[START]
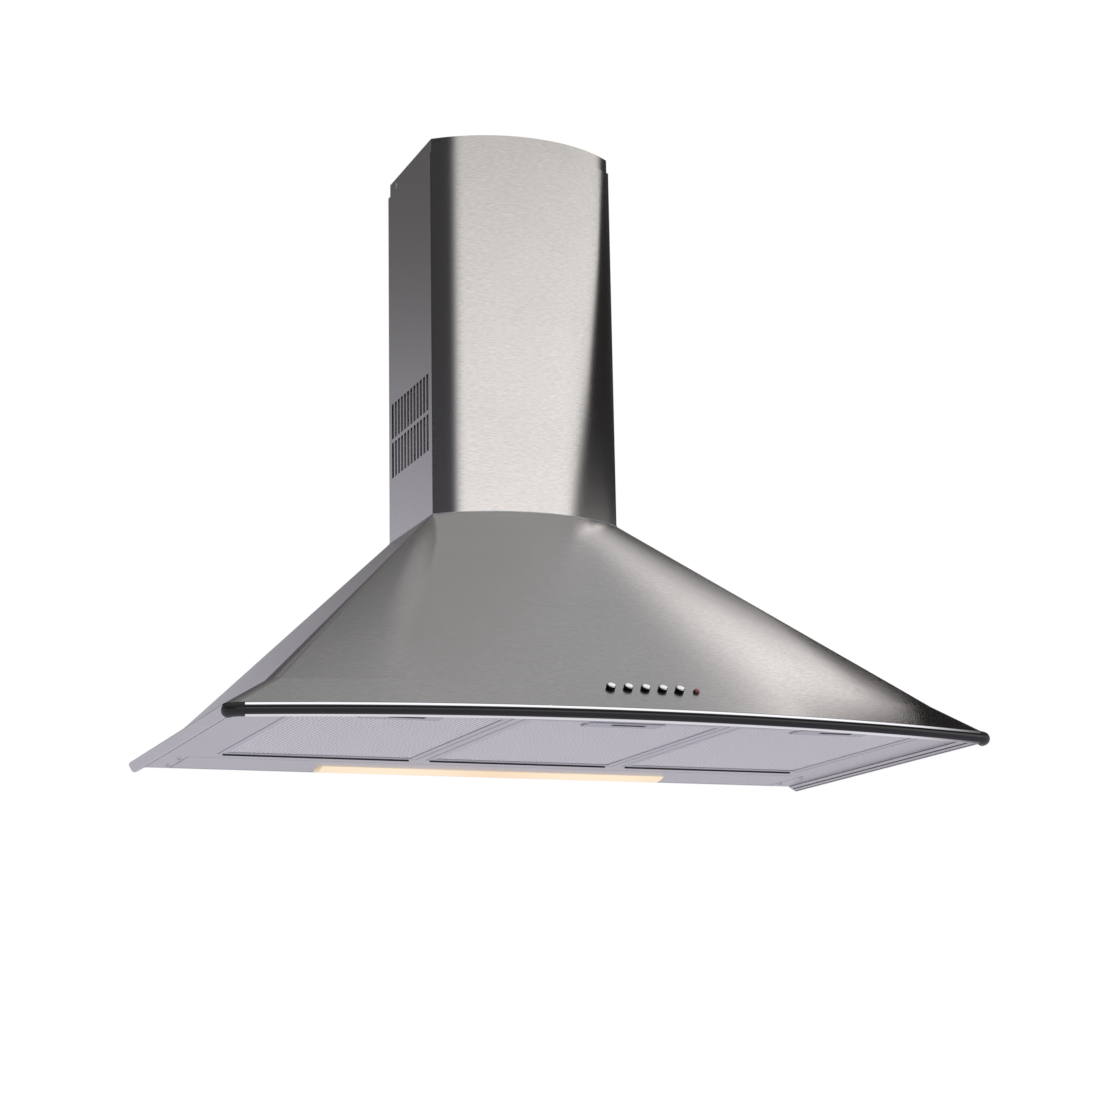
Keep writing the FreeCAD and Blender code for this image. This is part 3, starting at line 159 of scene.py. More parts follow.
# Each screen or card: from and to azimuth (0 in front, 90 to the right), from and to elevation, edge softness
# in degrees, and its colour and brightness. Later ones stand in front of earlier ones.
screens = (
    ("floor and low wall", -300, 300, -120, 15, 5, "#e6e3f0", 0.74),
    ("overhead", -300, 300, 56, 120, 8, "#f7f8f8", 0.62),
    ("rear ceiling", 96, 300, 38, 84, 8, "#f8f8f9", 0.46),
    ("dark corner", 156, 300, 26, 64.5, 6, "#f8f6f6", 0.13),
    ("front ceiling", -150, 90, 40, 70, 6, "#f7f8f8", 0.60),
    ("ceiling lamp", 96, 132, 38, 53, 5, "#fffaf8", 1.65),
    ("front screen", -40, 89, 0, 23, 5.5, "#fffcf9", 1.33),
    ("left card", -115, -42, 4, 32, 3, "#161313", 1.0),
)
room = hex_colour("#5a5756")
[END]
Objective: Copy every line exactly. Leave nothing out.

Solution to the exercise:
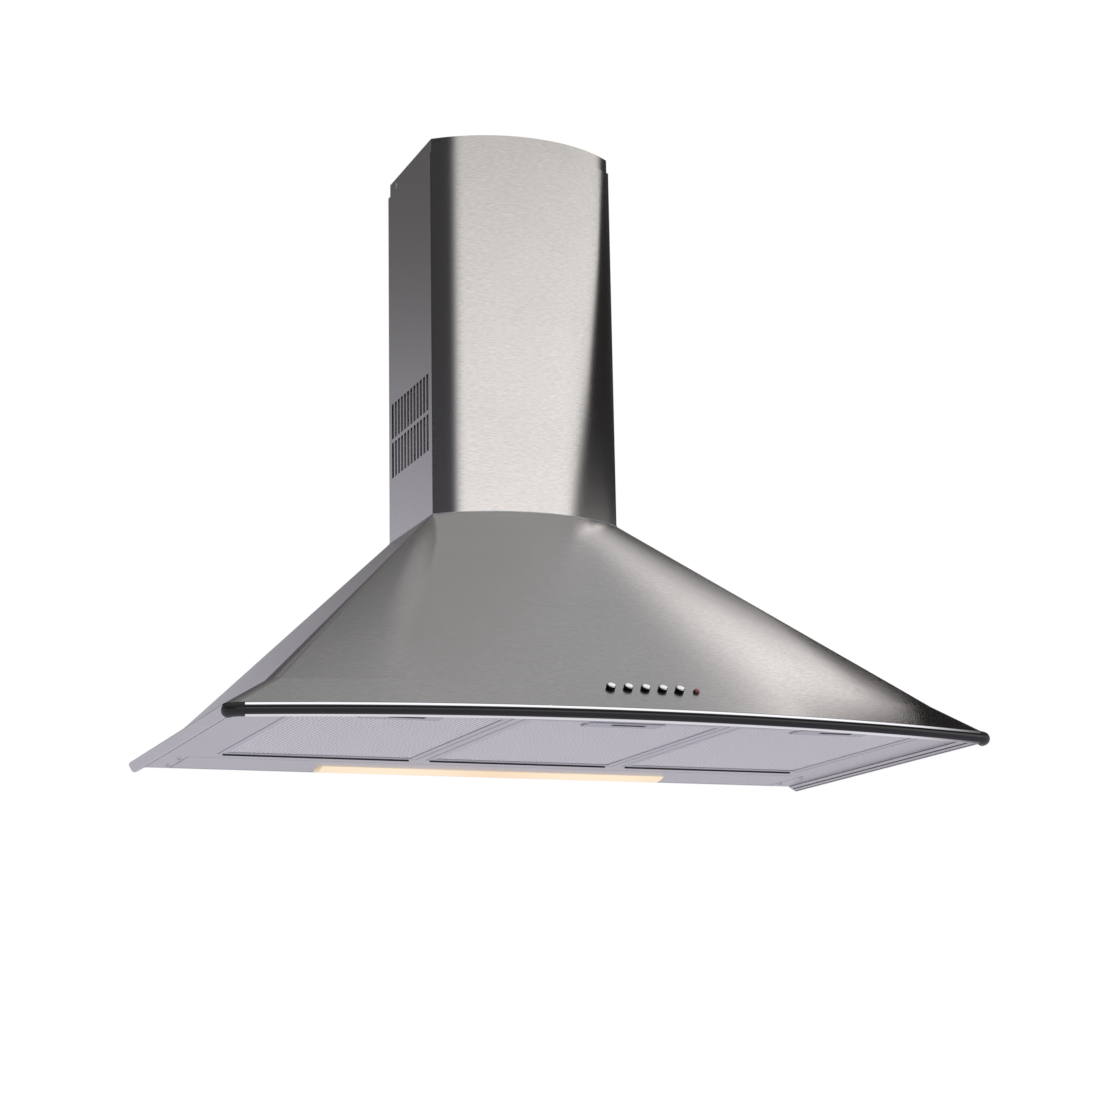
Keep writing the FreeCAD and Blender code for this image. This is part 3, starting at line 159 of scene.py. More parts follow.
# Each screen or card: from and to azimuth (0 in front, 90 to the right), from and to elevation, edge softness
# in degrees, and its colour and brightness. Later ones stand in front of earlier ones.
screens = (
    ("floor and low wall", -300, 300, -120, 15, 5, "#e6e3f0", 0.74),
    ("overhead", -300, 300, 56, 120, 8, "#f7f8f8", 0.62),
    ("rear ceiling", 96, 300, 38, 84, 8, "#f8f8f9", 0.46),
    ("dark corner", 156, 300, 26, 64.5, 6, "#f8f6f6", 0.13),
    ("front ceiling", -150, 90, 40, 70, 6, "#f7f8f8", 0.60),
    ("ceiling lamp", 96, 132, 38, 53, 5, "#fffaf8", 1.65),
    ("front screen", -40, 89, 0, 23, 5.5, "#fffcf9", 1.33),
    ("left card", -115, -42, 4, 32, 3, "#161313", 1.0),
)
room = hex_colour("#5a5756")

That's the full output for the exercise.